Tuesday, October 17, 2006

Approaches to Gnosticism - 2: The Search for Authenticity in Gnostic Practice

The online abstract debates about sacramental forms, and the arguments that are best described as “the Reformation on replay” that get aimed at long established forms, are really about the basic underlying question of authenticity. In looking at this, I'll try a more narrative approach.

Authenticity in Gnosticism is something that interests all who identify as Gnostics. “What is Gnosticism?” And, “what is Gnostic?” Are questions that, frankly, we as Gnostics haven't explored adequately. And, as the Hitchhiker's Guide to the Galaxy reminds us in a humorous way—the questions are much more important than the answers.

Well over a decade ago, after studying Gnosticism voraciously for years, I received a very sure calling to “Gnostic ministry.” What popped into my mind after that had sunk in for a moment was the very important question—“how?” How does one go about ministering in a way that is Gnostic?

I share this because I have gone through the same process that many have. You recognize that you are a Gnostic, and then... now what? This is a bigger issue if you feel a vocation to ministry. At the time, I had no idea that there were any practicing Gnostics. And much later, when I read an odd account of the Ecclesia Gnostica I assumed as many do today, that something that looked Catholic “couldn't be Gnostic.” Where does this attitude come from? The formation of the shadow projection on Christianity through a dualistic story of Orthodox vs. Gnostic.

“Christianity” in the modern mind is usually a gravely polarized thing. This points to a psychological state more than an actual one, in that “Christianity” in actuality is a hopelessly diverse category, while “Christianity” in most considerations is a thoroughly 'known' and describable thing. It comes down to unconsciously identifying with, or unconsciously rejecting identification with. To use Jung's description, it either becomes a part of one's ego complex or one's shadow complex. The stereotype (if not more of an archetype) of Christianity in the West is Roman Catholicism.

This gets further complicated with issues of “Authority.” We are accustomed to think of authority in only a negative sense, that is, of having it imposed by force. We have also become accustomed to assuming that “Hierarchy” is synonymous with this improper use of power. This is why the lottery-style service described by Ireneus is such a compelling story, it seems to remove all hierarchy leading to a radical equality. (This misconstrues the real radical equality that Gnostics prize that is a deeper equality of potentiality regardless of form, that fits within the framework of a hierarchy of achievement.)
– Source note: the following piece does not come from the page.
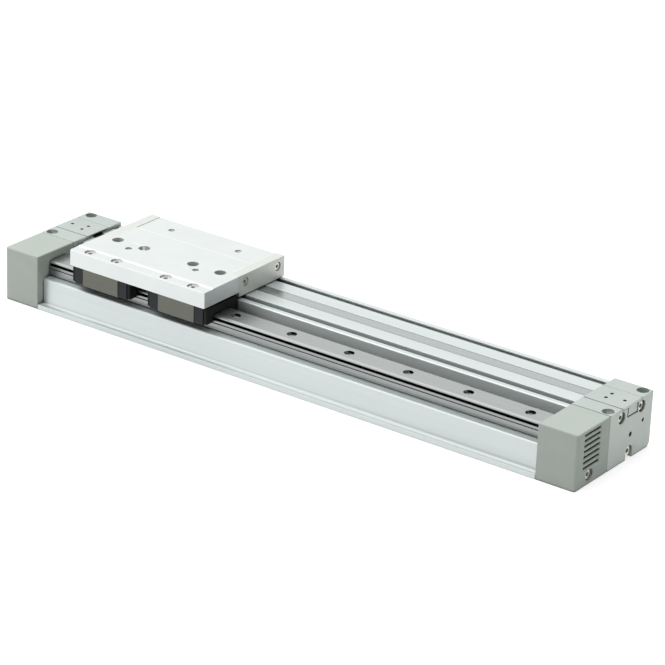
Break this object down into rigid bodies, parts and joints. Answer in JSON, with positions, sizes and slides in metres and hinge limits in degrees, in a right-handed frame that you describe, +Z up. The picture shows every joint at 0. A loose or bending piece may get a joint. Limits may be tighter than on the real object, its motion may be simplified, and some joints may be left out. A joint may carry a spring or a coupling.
{
  "type": "rodless pneumatic cylinder with linear guide",
  "caption": "Belted rodless air cylinder with a slide table on a single linear guide rail, grey end covers and a silver extruded body.",
  "frame": {"origin": "middle of the footprint on the mounting surface", "axes": "+X along the stroke, from the table's rest end to the far end; +Y from the guide rail towards the bore; +Z up, from the mounting face to the table"},
  "size_m": [0.4, 0.0768, 0.0446],
  "materials": {
    "anodized_tube": "clear anodized extrusion, fine lengthwise lines",
    "anodized_table": "milled and clear anodized",
    "anodized_plate": "milled and clear anodized",
    "painted_cover": "painted die casting, satin",
    "moulded_cover": "moulded nylon, fine spark texture",
    "ground_steel": "hardened and ground",
    "band_steel": "cold-rolled stainless strip",
    "screw_steel": "nickel-plated steel",
    "seal_rubber": "nitrile rubber",
    "cap_polymer": "moulded acetal, black",
    "belt_polymer": "polyurethane",
    "piston_polymer": "moulded acetal, natural",
    "brass": "turned"
  },
  "bodies": {
    "base": {"cylinder_tube": "anodized_tube", "head_cover_left": "painted_cover", "head_cover_right": "painted_cover", "rail_cover_left": "moulded_cover", "rail_cover_right": "moulded_cover", "cover_screws": "screw_steel", "rail_cover_screws": "screw_steel", "belt_clamp_left": "painted_cover", "belt_clamp_right": "painted_cover", "clamp_screws": "screw_steel", "dust_band": "band_steel", "seal_belt": "belt_polymer", "tube_gasket_left": "seal_rubber", "tube_gasket_right": "seal_rubber", "cushion_ring_left": "brass", "cushion_ring_right": "brass", "port_plugs": "screw_steel", "guide_rail": "ground_steel", "rail_screws": "screw_steel"},
    "carriage": {"slide_table": "anodized_table", "end_plate_left": "anodized_plate", "end_plate_right": "anodized_plate", "end_plate_screws": "screw_steel", "guide_block_left": "ground_steel", "guide_block_right": "ground_steel", "block_cap_1": "cap_polymer", "block_cap_2": "cap_polymer", "block_cap_3": "cap_polymer", "block_cap_4": "cap_polymer", "block_seal_1": "seal_rubber", "block_seal_2": "seal_rubber", "block_seal_3": "seal_rubber", "block_seal_4": "seal_rubber", "block_screws_near": "screw_steel", "block_screws_far": "screw_steel", "piston_yoke": "anodized_plate", "piston_left": "piston_polymer", "piston_right": "piston_polymer", "piston_seal_left": "seal_rubber", "piston_seal_right": "seal_rubber", "wear_ring_left": "belt_polymer", "wear_ring_right": "belt_polymer", "belt_separator_left": "piston_polymer", "belt_separator_right": "piston_polymer"},
    "needle_left": {"cushion_needle_left": "brass"},
    "needle_right": {"cushion_needle_right": "brass"}
  },
  "joints": [
    {"name": "table_slide", "type": "slide", "parent": "base", "child": "carriage", "axis": [1, 0, 0], "range_m": [0, 0.2], "deforming": ["dust_band", "seal_belt"]},
    {"name": "needle_left_turn", "type": "hinge", "parent": "base", "child": "needle_left", "pos_m": [-0.2, 0.0288, 0.019], "axis": [-1, 0, 0], "range_deg": [0, 720]},
    {"name": "needle_right_turn", "type": "hinge", "parent": "base", "child": "needle_right", "pos_m": [0.2, 0.0288, 0.019], "axis": [1, 0, 0], "range_deg": [0, 720]}
  ]
}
This leaves us with a common pattern of where to look to for authenticity in Gnostic practice, one that will not consider what is not rejected out of hand for unconscious identity-reasons, or what is in the personal or collective shadow complex. The last place many look for authentic Gnostic practice is to historical hierarchical Christianity. I and others have been attacked for daring to do so, as if this contemporary mind-set is the only possible and “one true” one.

When I attended my first Ecclesia Gnostica service, it was two or three years after I received my vocation, and it never entered my mind that this might be an authentic Gnostic practice. I actually went for the talk on the Templars, and brought a few friends along to hear as well. I was initially disappointed that it was going to be a full religious service, embarrassed in front of my friends to some extent. Yet, in spite of all of my preconceptions, ideas, and expectations, the Eucharist service effected me deeply.
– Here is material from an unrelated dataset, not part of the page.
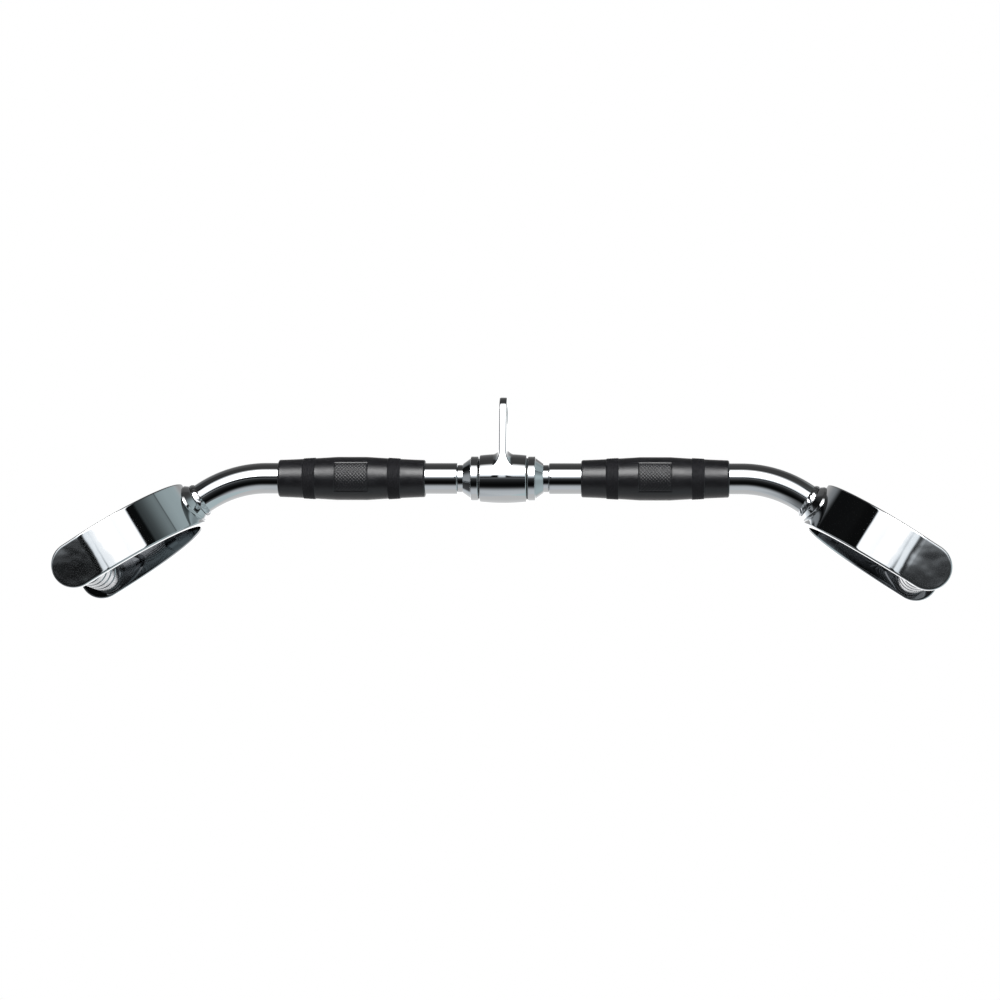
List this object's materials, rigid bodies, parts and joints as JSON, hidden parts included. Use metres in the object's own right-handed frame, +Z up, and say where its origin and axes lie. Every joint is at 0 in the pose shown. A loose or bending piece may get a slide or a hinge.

I didn't learn the history of the Ecclesia Gnostica, with its ties back to the Gnostic Restoration of the nineteenth century, for years to come. But, I came to understand that we as modern Gnostics are heirs not just of a few fragmentary texts, but also of a highly developed, and richly symbolic, living religious tradition—historical Christianity. Taken out of the context of dogma and literalism, these practices had been developed over centuries as a way of preserving the Canon of the Mass as an experience. With the layers of symbolism being added and refined over a millennia as a means of reaching that psycho-spiritual experience.
In seeing this I was aided with a strong background in Depth Psychology. And the experience of having sought effective symbolic ritual practice for years previously in different settings, including creative eclectic neo-Paganism. In this highly developed symbolic form I found a depth that had been missing before.

In many ways I won a lottery in having an opportunity to experience and then participate in the oldest living Gnostic church on the continent. Being able to learn from and go through formation in a tradition that in specific ways went back decades, in particular ways, into the Nineteenth Century, in ritual form, for almost a millennium; and, in essence, back to the Classical Gnostics and to the ministry of Christ.
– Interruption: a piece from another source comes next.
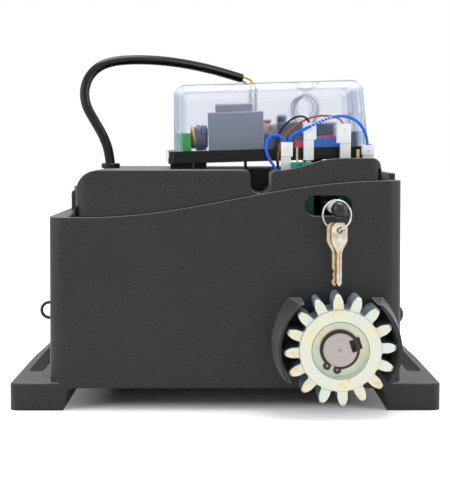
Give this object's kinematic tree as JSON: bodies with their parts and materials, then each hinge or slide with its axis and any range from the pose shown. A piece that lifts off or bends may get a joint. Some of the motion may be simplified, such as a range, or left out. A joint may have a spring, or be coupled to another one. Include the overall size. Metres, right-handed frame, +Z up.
{
  "type": "sliding gate motor",
  "caption": "Floor-mounted worm gearmotor for a sliding gate, with a toothed drive pinion, a release rod with keys and a control box under a clear hood.",
  "frame": {"origin": "on the ground under the middle of the whole motor, feet, pinion and release rod included", "axes": "+X to the right seen from the pinion side, +Y away from the pinion side, +Z up"},
  "size_m": [0.288, 0.228, 0.2432],
  "materials": {
    "black_moulding": "fine grained",
    "black_gloss": "smooth",
    "black_rubber": "satin",
    "zinc_steel": "yellow zinc plated",
    "turned_steel": "turned",
    "dark_steel": "phosphated",
    "bronze": "machined",
    "bearing_steel": "ground",
    "teal_paint": "satin",
    "teal_plastic": "smooth",
    "cast_aluminium": "as cast",
    "core_steel": "stacked sheet",
    "copper_wire": "enamelled",
    "zinc_rod": "bright zinc plated",
    "nickel": "worn nickel",
    "clear_plastic": "clear",
    "board_green": "solder mask",
    "grey_block": "smooth",
    "green_plastic": "smooth",
    "navy_plastic": "smooth",
    "beige_plastic": "smooth",
    "blue_plastic": "smooth",
    "red_plastic": "smooth",
    "white_plastic": "translucent",
    "brass": "stamped",
    "cable_black": "satin sheath",
    "yellow_pvc": "smooth sheath",
    "grey_pvc": "smooth sheath",
    "brown_pvc": "smooth sheath",
    "blue_pvc": "smooth sheath"
  },
  "bodies": {
    "housing": {"base_housing": "black_moulding", "side_plug": "black_gloss", "deck_housing": "black_moulding", "gearbox_casing": "teal_paint", "front_bearing": "bearing_steel", "shaft_seal": "black_rubber", "rear_bearing": "bearing_steel", "gearbox_caps": "teal_paint", "worm_bearings": "bearing_steel", "motor_shell": "cast_aluminium", "motor_end_shield": "cast_aluminium", "motor_bearing": "bearing_steel", "stator_core": "core_steel", "stator_windings": "copper_wire", "tray_base": "black_gloss", "tray_frame": "black_gloss", "circuit_board": "board_green", "clear_cover": "clear_plastic", "transformer": "grey_block", "green_terminal": "green_plastic", "choke": "copper_wire", "relays": "navy_plastic", "film_capacitor": "beige_plastic", "electrolytic": "navy_plastic", "screw_terminals": "blue_plastic", "terminal_caps": "red_plastic", "aerial_post": "brass", "box_supports": "black_moulding", "switch_block": "black_gloss", "limit_block": "teal_plastic", "spade_housing_1": "white_plastic", "spade_housing_2": "white_plastic", "spade_housing_3": "white_plastic", "spade_housing_4": "white_plastic", "brass_tabs": "brass", "wire_bush": "black_rubber", "cable_grommet": "black_rubber", "run_capacitor": "black_gloss", "capacitor_clip": "teal_plastic", "mains_cable": "cable_black", "earth_wire": "yellow_pvc", "core_wire": "grey_pvc", "black_wire": "cable_black", "brown_wire": "brown_pvc", "blue_wire_short": "blue_pvc", "blue_wire_long": "blue_pvc", "aerial_wire": "grey_pvc"},
    "output": {"output_shaft": "turned_steel", "drive_pinion": "zinc_steel", "shaft_key": "dark_steel", "retaining_ring": "dark_steel", "worm_wheel": "bronze"},
    "rotor": {"worm_shaft": "turned_steel", "rotor_core": "core_steel"},
    "release": {"release_rod": "zinc_rod", "rod_cap": "black_gloss", "release_shoe": "turned_steel"},
    "ring": {"key_ring": "nickel"},
    "front_key": {"front_key": "nickel"},
    "rear_key": {"rear_key": "nickel"}
  },
  "joints": [
    {"name": "output_spin", "type": "hinge", "parent": "housing", "child": "output", "pos_m": [0.0736, -0.016, 0.0455], "axis": [0, -1, 0], "continuous": true},
    {"name": "rotor_spin", "type": "hinge", "parent": "housing", "child": "rotor", "pos_m": [0, -0.016, 0.077], "axis": [1, 0, 0], "continuous": true},
    {"name": "release_travel", "type": "slide", "parent": "housing", "child": "release", "axis": [1, 0, 0], "range_m": [-0.0065, 0]},
    {"name": "key_ring_swing", "type": "hinge", "parent": "release", "child": "ring", "pos_m": [0.072, -0.091, 0.1358], "axis": [0, 1, 0], "range_deg": [-45, 45]},
    {"name": "front_key_swing", "type": "hinge", "parent": "ring", "child": "front_key", "pos_m": [0.07347, -0.09166, 0.12154], "axis": [0.3256, -0.9455, 0], "range_deg": [-40, 40]},
    {"name": "rear_key_swing", "type": "hinge", "parent": "ring", "child": "rear_key", "pos_m": [0.07053, -0.09034, 0.12154], "axis": [0.3256, -0.9455, 0], "range_deg": [-40, 40]}
  ],
  "couplings": [
    {"joint": "rotor_spin", "follows": "output_spin", "ratio": 30}
  ]
}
Most are not so lucky. They have go through many attempts, and find their way through many ideas, to find something that will “work” on any level. There is no completely original “Gnostic only” form of practice today. What we have that works, works because it is based upon something that worked before. But this is the way it has always been. The ancient Gnostics practiced sacramental mysteries, and in the texts we have no distinction is made between “Gnostic” forms and any other form of these practices. Some waste time looking for an authentic specifically “Gnostic” hammer, others pick of any hammer and build a chapel for services devoted to Gnosis.

Perhaps it is all but impossible for modern minds to tease out the differences between ancient individual striving and modern individualism. But it is our individual striving and succeeding that matter, and what helps with that is what is of most value to us.